- **Your objective**
In the listing below, locate the line containing "bm = bmesh.new()" and the line containing "obj.data.transform(world)". Output both of them and every line between, exactly as written, and nothing more.

- **Dataset excerpt**
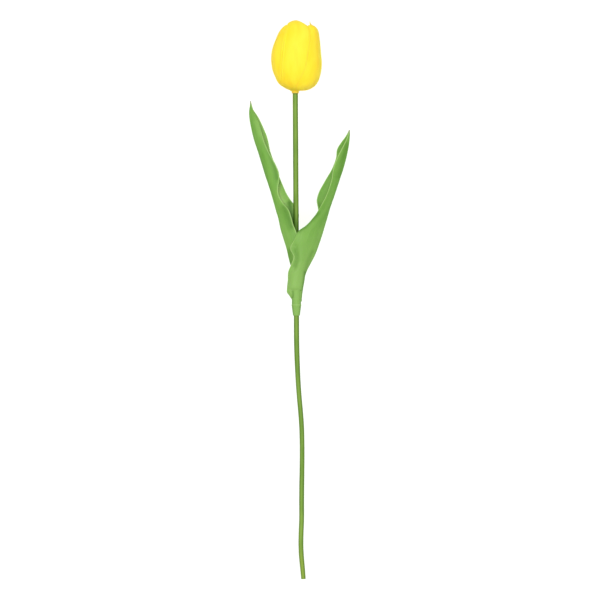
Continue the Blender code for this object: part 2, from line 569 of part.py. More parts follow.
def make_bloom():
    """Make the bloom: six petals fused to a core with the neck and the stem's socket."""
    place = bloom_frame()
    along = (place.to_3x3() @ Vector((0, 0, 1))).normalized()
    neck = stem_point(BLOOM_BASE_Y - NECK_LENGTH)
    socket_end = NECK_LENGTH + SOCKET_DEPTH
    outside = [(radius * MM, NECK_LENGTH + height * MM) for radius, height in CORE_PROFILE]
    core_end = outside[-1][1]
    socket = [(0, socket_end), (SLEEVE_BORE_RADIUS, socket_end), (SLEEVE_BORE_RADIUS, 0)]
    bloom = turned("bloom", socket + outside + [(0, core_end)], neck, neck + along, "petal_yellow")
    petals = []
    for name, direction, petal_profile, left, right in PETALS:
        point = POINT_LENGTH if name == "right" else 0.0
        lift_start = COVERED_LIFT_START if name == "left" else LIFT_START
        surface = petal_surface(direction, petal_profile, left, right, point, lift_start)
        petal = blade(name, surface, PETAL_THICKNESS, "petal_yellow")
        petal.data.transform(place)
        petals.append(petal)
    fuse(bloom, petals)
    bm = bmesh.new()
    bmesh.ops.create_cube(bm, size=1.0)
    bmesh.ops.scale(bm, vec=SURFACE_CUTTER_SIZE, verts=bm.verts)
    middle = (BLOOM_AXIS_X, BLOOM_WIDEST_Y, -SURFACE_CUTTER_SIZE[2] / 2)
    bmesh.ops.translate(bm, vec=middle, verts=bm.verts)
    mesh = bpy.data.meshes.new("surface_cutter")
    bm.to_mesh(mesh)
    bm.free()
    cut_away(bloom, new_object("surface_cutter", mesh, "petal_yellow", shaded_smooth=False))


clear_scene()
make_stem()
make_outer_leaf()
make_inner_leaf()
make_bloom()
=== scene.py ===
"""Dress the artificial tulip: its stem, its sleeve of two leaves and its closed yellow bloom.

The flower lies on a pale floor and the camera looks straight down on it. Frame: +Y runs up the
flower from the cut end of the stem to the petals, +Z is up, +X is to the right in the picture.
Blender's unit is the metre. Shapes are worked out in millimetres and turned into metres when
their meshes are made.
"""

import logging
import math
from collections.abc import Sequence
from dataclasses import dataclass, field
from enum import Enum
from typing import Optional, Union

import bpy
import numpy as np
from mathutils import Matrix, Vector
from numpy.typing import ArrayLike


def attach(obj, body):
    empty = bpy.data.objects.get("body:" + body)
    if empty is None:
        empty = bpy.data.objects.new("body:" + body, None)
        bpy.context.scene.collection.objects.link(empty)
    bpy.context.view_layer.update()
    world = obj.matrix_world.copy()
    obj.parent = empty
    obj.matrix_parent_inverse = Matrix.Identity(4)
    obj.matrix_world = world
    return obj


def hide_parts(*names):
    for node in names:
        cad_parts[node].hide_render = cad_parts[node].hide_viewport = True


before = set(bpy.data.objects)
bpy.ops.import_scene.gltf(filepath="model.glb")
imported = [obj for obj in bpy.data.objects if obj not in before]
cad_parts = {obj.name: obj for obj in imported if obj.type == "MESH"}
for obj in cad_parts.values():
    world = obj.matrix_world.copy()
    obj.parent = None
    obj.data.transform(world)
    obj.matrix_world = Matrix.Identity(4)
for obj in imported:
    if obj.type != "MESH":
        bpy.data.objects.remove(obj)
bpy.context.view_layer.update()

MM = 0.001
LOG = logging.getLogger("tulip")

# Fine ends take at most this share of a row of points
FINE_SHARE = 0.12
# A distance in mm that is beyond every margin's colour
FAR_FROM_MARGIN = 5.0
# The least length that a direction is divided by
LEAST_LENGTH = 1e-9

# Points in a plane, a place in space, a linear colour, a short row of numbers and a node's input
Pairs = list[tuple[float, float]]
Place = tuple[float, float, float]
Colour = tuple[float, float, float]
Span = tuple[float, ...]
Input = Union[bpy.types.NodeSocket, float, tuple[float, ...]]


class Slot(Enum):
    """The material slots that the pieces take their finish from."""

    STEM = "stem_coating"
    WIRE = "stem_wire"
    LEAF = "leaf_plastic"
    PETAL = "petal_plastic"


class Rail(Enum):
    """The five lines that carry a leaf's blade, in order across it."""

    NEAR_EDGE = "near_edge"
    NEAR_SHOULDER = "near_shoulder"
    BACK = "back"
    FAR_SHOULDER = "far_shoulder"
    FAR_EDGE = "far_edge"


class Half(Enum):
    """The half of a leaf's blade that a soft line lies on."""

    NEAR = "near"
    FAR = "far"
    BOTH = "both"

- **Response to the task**
    bm = bmesh.new()
    bmesh.ops.create_cube(bm, size=1.0)
    bmesh.ops.scale(bm, vec=SURFACE_CUTTER_SIZE, verts=bm.verts)
    middle = (BLOOM_AXIS_X, BLOOM_WIDEST_Y, -SURFACE_CUTTER_SIZE[2] / 2)
    bmesh.ops.translate(bm, vec=middle, verts=bm.verts)
    mesh = bpy.data.meshes.new("surface_cutter")
    bm.to_mesh(mesh)
    bm.free()
    cut_away(bloom, new_object("surface_cutter", mesh, "petal_yellow", shaded_smooth=False))


clear_scene()
make_stem()
make_outer_leaf()
make_inner_leaf()
make_bloom()
=== scene.py ===
"""Dress the artificial tulip: its stem, its sleeve of two leaves and its closed yellow bloom.

The flower lies on a pale floor and the camera looks straight down on it. Frame: +Y runs up the
flower from the cut end of the stem to the petals, +Z is up, +X is to the right in the picture.
Blender's unit is the metre. Shapes are worked out in millimetres and turned into metres when
their meshes are made.
"""

import logging
import math
from collections.abc import Sequence
from dataclasses import dataclass, field
from enum import Enum
from typing import Optional, Union

import bpy
import numpy as np
from mathutils import Matrix, Vector
from numpy.typing import ArrayLike


def attach(obj, body):
    empty = bpy.data.objects.get("body:" + body)
    if empty is None:
        empty = bpy.data.objects.new("body:" + body, None)
        bpy.context.scene.collection.objects.link(empty)
    bpy.context.view_layer.update()
    world = obj.matrix_world.copy()
    obj.parent = empty
    obj.matrix_parent_inverse = Matrix.Identity(4)
    obj.matrix_world = world
    return obj


def hide_parts(*names):
    for node in names:
        cad_parts[node].hide_render = cad_parts[node].hide_viewport = True


before = set(bpy.data.objects)
bpy.ops.import_scene.gltf(filepath="model.glb")
imported = [obj for obj in bpy.data.objects if obj not in before]
cad_parts = {obj.name: obj for obj in imported if obj.type == "MESH"}
for obj in cad_parts.values():
    world = obj.matrix_world.copy()
    obj.parent = None
    obj.data.transform(world)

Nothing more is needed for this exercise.